GIVEN EXERCISE: Copy exactly the block of lines between the one containing "left_side_plate();" and the one containing "shown = obj.evaluated_get(depsgraph)", inclusive.

## BEGIN RECORDS SUPPLIED

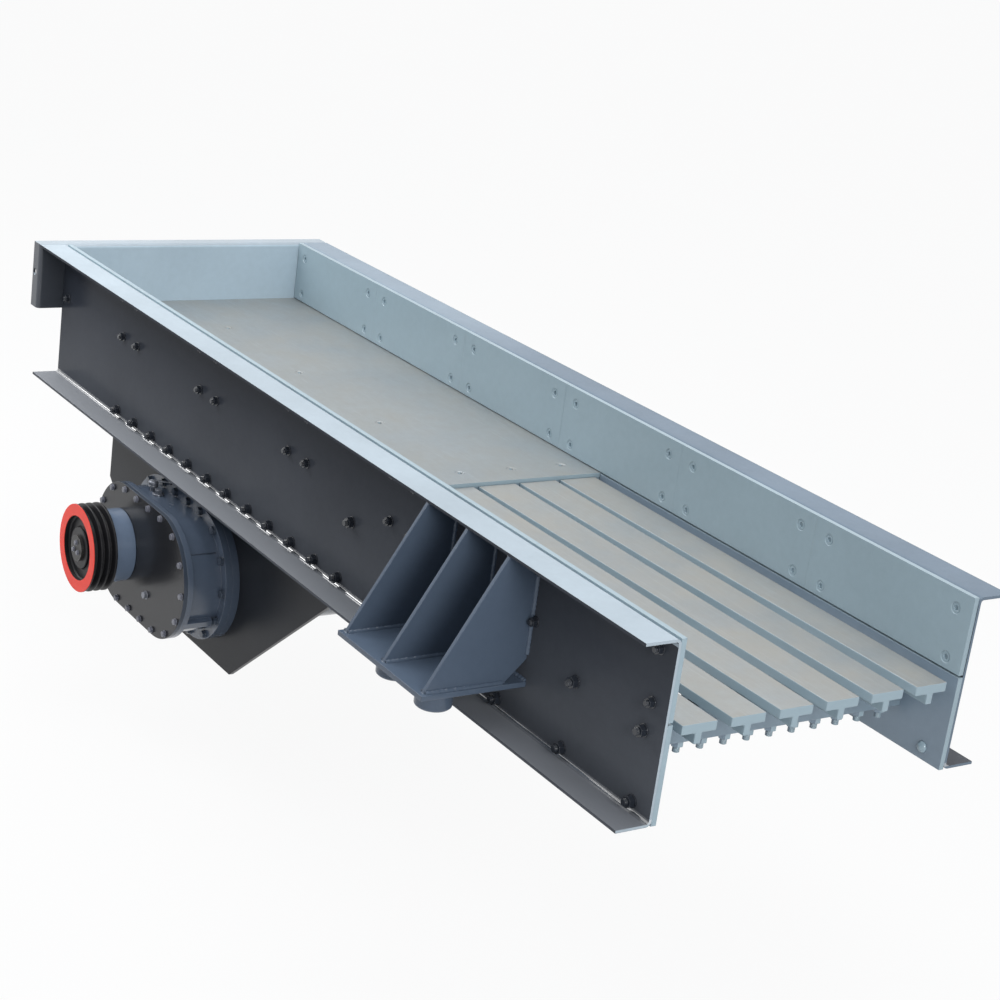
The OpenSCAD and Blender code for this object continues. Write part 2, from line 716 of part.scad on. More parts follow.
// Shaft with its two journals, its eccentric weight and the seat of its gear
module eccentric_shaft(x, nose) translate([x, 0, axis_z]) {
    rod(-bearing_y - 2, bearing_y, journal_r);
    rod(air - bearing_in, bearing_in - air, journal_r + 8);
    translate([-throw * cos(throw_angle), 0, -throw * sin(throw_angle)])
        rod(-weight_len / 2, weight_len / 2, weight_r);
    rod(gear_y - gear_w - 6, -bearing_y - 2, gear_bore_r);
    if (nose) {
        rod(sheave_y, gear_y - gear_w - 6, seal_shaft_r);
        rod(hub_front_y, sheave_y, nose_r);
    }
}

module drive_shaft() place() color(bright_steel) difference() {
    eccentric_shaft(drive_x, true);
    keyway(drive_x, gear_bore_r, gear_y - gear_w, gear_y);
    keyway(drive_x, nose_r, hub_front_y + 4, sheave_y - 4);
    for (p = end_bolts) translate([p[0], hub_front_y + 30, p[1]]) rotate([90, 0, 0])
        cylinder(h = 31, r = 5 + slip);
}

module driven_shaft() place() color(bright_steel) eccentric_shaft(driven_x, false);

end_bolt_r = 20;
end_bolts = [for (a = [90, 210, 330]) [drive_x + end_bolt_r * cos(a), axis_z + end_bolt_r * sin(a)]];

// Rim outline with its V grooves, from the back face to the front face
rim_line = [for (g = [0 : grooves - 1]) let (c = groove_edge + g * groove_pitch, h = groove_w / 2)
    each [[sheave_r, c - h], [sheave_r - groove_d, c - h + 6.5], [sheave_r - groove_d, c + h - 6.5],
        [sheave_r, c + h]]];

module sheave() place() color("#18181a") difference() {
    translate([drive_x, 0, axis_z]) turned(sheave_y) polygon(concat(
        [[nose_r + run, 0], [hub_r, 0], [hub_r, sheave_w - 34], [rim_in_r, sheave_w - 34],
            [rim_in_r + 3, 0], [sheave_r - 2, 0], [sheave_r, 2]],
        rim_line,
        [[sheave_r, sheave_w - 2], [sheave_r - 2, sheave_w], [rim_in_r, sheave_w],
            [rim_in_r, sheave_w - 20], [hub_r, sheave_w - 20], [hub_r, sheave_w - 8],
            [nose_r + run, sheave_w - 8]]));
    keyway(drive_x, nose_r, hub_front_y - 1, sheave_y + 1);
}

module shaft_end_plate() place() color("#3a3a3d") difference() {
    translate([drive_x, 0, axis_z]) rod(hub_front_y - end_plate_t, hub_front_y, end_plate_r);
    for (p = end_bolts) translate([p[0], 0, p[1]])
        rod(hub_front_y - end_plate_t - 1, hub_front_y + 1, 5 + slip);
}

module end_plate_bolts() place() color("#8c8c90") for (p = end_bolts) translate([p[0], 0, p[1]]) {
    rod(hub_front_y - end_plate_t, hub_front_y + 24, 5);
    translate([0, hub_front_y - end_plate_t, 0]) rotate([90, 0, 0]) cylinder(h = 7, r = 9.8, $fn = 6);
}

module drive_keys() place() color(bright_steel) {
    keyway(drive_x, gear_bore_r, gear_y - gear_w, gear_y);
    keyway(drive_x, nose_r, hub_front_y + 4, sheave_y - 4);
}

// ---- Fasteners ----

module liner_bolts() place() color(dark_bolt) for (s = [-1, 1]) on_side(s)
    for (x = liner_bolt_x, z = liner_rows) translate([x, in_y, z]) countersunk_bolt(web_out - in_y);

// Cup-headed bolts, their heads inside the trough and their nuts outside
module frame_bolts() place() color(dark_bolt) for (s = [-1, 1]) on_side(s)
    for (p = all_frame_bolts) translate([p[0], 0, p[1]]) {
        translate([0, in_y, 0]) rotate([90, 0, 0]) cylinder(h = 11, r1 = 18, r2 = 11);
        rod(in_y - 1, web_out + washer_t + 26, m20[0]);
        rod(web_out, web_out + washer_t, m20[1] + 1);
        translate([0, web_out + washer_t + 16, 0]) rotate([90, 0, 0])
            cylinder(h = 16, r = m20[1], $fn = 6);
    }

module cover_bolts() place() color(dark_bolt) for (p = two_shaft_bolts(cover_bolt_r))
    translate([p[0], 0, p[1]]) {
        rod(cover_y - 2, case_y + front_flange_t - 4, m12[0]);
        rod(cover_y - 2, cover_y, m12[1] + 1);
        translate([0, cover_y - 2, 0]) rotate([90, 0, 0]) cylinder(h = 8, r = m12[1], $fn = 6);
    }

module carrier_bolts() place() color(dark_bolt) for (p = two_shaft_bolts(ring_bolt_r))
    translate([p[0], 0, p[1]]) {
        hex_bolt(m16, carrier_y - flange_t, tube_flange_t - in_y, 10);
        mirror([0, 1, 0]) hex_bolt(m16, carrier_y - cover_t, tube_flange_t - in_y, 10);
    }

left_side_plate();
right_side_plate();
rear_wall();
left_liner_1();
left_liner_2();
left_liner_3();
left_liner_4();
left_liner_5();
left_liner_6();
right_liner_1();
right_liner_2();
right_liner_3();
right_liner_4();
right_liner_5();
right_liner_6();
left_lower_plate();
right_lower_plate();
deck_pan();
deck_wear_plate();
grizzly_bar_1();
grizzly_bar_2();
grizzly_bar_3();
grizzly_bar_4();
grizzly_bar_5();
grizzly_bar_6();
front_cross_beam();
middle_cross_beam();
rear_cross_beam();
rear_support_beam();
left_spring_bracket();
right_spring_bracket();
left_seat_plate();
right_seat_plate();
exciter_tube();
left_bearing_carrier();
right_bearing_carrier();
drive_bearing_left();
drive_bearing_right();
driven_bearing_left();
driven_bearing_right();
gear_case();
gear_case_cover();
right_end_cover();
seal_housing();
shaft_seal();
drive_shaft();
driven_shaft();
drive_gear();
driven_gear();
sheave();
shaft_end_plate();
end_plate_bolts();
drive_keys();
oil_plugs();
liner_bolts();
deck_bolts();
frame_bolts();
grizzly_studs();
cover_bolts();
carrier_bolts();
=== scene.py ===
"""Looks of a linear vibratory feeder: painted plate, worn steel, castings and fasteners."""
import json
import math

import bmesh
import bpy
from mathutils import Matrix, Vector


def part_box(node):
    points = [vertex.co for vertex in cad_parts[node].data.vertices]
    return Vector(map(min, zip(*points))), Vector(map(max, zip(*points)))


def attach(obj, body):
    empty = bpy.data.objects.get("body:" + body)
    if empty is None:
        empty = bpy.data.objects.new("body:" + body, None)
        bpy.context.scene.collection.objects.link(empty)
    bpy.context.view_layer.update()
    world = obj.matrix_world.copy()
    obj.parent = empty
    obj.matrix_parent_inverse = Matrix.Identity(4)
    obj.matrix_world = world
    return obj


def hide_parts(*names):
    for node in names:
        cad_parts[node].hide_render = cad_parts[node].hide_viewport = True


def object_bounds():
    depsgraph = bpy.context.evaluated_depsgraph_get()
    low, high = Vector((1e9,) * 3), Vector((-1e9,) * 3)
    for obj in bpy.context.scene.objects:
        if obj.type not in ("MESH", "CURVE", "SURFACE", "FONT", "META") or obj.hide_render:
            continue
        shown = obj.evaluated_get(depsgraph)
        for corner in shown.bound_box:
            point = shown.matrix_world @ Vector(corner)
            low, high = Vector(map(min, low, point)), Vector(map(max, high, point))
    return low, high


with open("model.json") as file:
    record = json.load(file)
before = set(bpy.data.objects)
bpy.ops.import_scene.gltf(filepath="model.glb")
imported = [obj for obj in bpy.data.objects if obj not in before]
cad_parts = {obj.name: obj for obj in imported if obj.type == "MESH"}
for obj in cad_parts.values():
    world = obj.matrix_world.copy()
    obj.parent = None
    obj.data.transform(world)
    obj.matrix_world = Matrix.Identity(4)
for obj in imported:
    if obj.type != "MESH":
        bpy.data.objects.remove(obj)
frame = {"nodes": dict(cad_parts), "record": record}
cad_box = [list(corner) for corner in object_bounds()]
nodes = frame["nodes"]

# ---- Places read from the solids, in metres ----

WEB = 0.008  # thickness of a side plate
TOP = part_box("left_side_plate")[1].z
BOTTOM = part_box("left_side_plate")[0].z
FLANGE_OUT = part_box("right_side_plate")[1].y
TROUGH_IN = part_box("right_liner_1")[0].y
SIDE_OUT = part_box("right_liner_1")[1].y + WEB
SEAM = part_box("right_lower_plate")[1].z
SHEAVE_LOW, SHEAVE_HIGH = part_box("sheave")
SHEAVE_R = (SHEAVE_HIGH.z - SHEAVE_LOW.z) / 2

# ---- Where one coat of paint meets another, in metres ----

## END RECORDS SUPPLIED
## BEGIN RECORDS SUPPLIED

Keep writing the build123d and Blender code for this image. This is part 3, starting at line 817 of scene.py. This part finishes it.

## END RECORDS SUPPLIED

SOLUTION TO THIS PROBLEM:
left_side_plate();
right_side_plate();
rear_wall();
left_liner_1();
left_liner_2();
left_liner_3();
left_liner_4();
left_liner_5();
left_liner_6();
right_liner_1();
right_liner_2();
right_liner_3();
right_liner_4();
right_liner_5();
right_liner_6();
left_lower_plate();
right_lower_plate();
deck_pan();
deck_wear_plate();
grizzly_bar_1();
grizzly_bar_2();
grizzly_bar_3();
grizzly_bar_4();
grizzly_bar_5();
grizzly_bar_6();
front_cross_beam();
middle_cross_beam();
rear_cross_beam();
rear_support_beam();
left_spring_bracket();
right_spring_bracket();
left_seat_plate();
right_seat_plate();
exciter_tube();
left_bearing_carrier();
right_bearing_carrier();
drive_bearing_left();
drive_bearing_right();
driven_bearing_left();
driven_bearing_right();
gear_case();
gear_case_cover();
right_end_cover();
seal_housing();
shaft_seal();
drive_shaft();
driven_shaft();
drive_gear();
driven_gear();
sheave();
shaft_end_plate();
end_plate_bolts();
drive_keys();
oil_plugs();
liner_bolts();
deck_bolts();
frame_bolts();
grizzly_studs();
cover_bolts();
carrier_bolts();
=== scene.py ===
"""Looks of a linear vibratory feeder: painted plate, worn steel, castings and fasteners."""
import json
import math

import bmesh
import bpy
from mathutils import Matrix, Vector


def part_box(node):
    points = [vertex.co for vertex in cad_parts[node].data.vertices]
    return Vector(map(min, zip(*points))), Vector(map(max, zip(*points)))


def attach(obj, body):
    empty = bpy.data.objects.get("body:" + body)
    if empty is None:
        empty = bpy.data.objects.new("body:" + body, None)
        bpy.context.scene.collection.objects.link(empty)
    bpy.context.view_layer.update()
    world = obj.matrix_world.copy()
    obj.parent = empty
    obj.matrix_parent_inverse = Matrix.Identity(4)
    obj.matrix_world = world
    return obj


def hide_parts(*names):
    for node in names:
        cad_parts[node].hide_render = cad_parts[node].hide_viewport = True


def object_bounds():
    depsgraph = bpy.context.evaluated_depsgraph_get()
    low, high = Vector((1e9,) * 3), Vector((-1e9,) * 3)
    for obj in bpy.context.scene.objects:
        if obj.type not in ("MESH", "CURVE", "SURFACE", "FONT", "META") or obj.hide_render:
            continue
        shown = obj.evaluated_get(depsgraph)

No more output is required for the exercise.